Um dos analistas mais experientes na inteligência militar israelense disse ao The Independent em Tel Aviv na semana passada: “Qualquer um que queira algo feito nesta região está indo a caminho de Moscou.”
Putin aprecia isso, salientando a importância do Ocidente em ver “pela primeira vez que essas armas existem, que são de alta qualidade, e que temos pessoas bem treinadas e que podem colocá-las em uso efetivo. Eles já viram, também, que a Rússia está pronta para usá-las se isso for do interesse do país e de nosso povo”.
Na Síria, os russos estão realizando muito mais ataques aéreos por dia, até 96, do que a coalizão liderada pelos EUA tem realizado em um mês. Esse é um contraste marcante, os planejadores militares ocidentais têm observado, para a rapidez com que a Otan começou a sentir a pressão quando começou a bombardear a Líbia e Kosovo.
Uma das razões para a escassez de missões da coalizão é que os membros de Estados sunitas estão realizando quase nenhuma missão, concentrando-se sobre os rebeldes Houthi apoiados pelo Irã no Iêmen. Operações por parte da Turquia, entretanto, têm sido esmagadoramente contra os curdos em vez do ISIS.
Autoridades de defesa ocidentais também alegam que os russos estão atacando outros grupos rebeldes sob o pretexto de atacar o ISIS e que eles são mais indiscriminados em sua segmentação, porque eles são menos sensíveis a qualquer evidência de mortes de civis e por causa da falta de armas guiadas com precisão.
Mas a Rússia nunca prometeu que ia atacar somente o ISIS. Em vez disso, ela declarou que “todos os terroristas” seriam visados. Isso, convenientemente para Putin e Bashar al-Assad, incluiu grupos rebeldes mais moderados. A experiência das guerras chechenas mostraram que o Kremlin está, de fato, mais preparado para livrar-se de “danos colaterais” do que o Ocidente. Também é verdade que não haviam bastante bombas guiadas e mísseis russos na primeira etapa da missão na Síria: a reivindicação de Moscou que utilizou armas de precisão por si só não resiste a uma análise.
Os aviões, mísseis e bombas utilizados na primeira parte foram uma mistura de antigos, que datam da era soviética, e relativamente novos.

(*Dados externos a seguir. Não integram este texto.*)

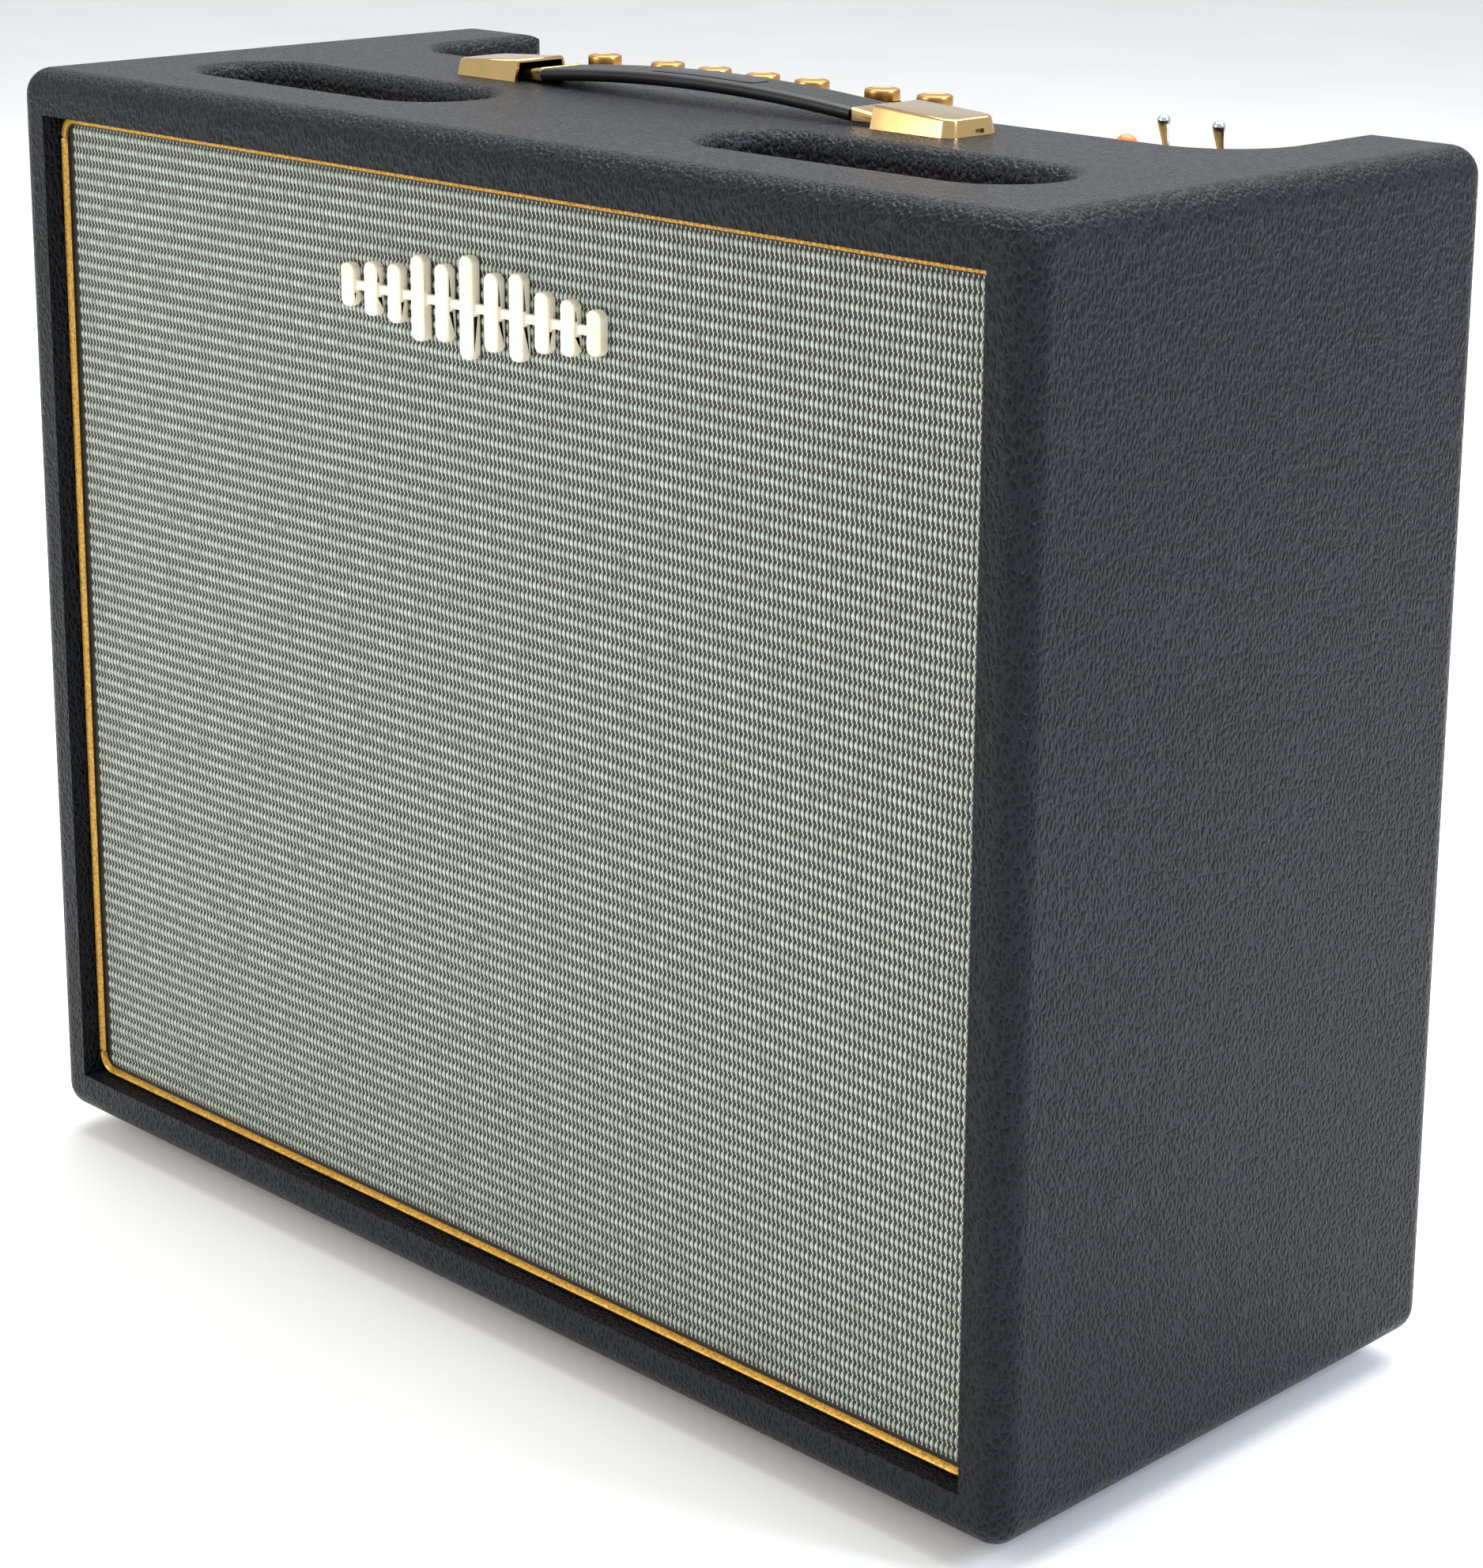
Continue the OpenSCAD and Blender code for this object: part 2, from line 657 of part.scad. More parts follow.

Há 34 aeronaves de asa fixa com base em Latakia: 12 Su-25 e 4 Su-30SM; 12 envelhecidos Su-24M2 e seis Su-34. Há também helicópteros e um número indeterminado de drones.
No entanto, o mais avançado deles, o Su-34, codinome Fullback pela Otan, foi substituindo aeronaves mais antigas. Uma razão para isso é que as aeronaves, como o Su-25, um veterano das guerras na Chechênia e Geórgia, são vulneráveis a MANPADS – mísseis superfície-ar disparados do ombro – que Moscou suspeita que os turcos e os sauditas estejam fornecendo aos rebeldes sunitas.
A introdução pelo Kremlin de sistemas de defesa aérea avançados ganhou impulso desde a derrubada de um avião russo pelos turcos. O sistema S-400 Triumf é fonte de grande preocupação israelense, se cair em “mãos erradas”. Ele tem um antena de radar que monitora continuamente os céus, e uma bateria de mísseis que podem abater alvos a até 250 milhas de distância. E na disposição em que está posicionado na base russa, na Latakia, ele cobre a metade do espaço aéreo israelense.
A utilização dos equipamentos de guerra eletrônica russa na Ucrânia e na Síria, como o Krasuha-4 que pode até mesmo interferir em sistemas de radar AWACS e em comunicações por satélite, foi outra experiência decepcionante para a OTAN. Ronald Pontius, chefe-adjunto do comando cibernético do exército dos EUA, declarou: “Você não pode deixar de chegar à conclusão de que não estamos fazendo progressos no ritmo em que as ameaças demandam”.
Gen Gorenc, enquanto lamenta a proliferação da Rússia e se preocupa com as capacidades da OTAN, reconheceu que a Rússia não estava quebrando nenhum acordo internacional e que “tem todo o direito” para implementar esses sistemas. Na Síria, ele disse, os russos estavam usando “mísseis de cruzeiro, bombardeiros. É claro que eles estão querendo mostrar a capacidade que eles têm de afetar não apenas os eventos regionais, mas os eventos em escala mundial”.
Esse, de fato, é o ponto. A questão para o Ocidente é se ele vai reagir e começar um novo capítulo de confronto com Moscou, ou uma maior acomodação.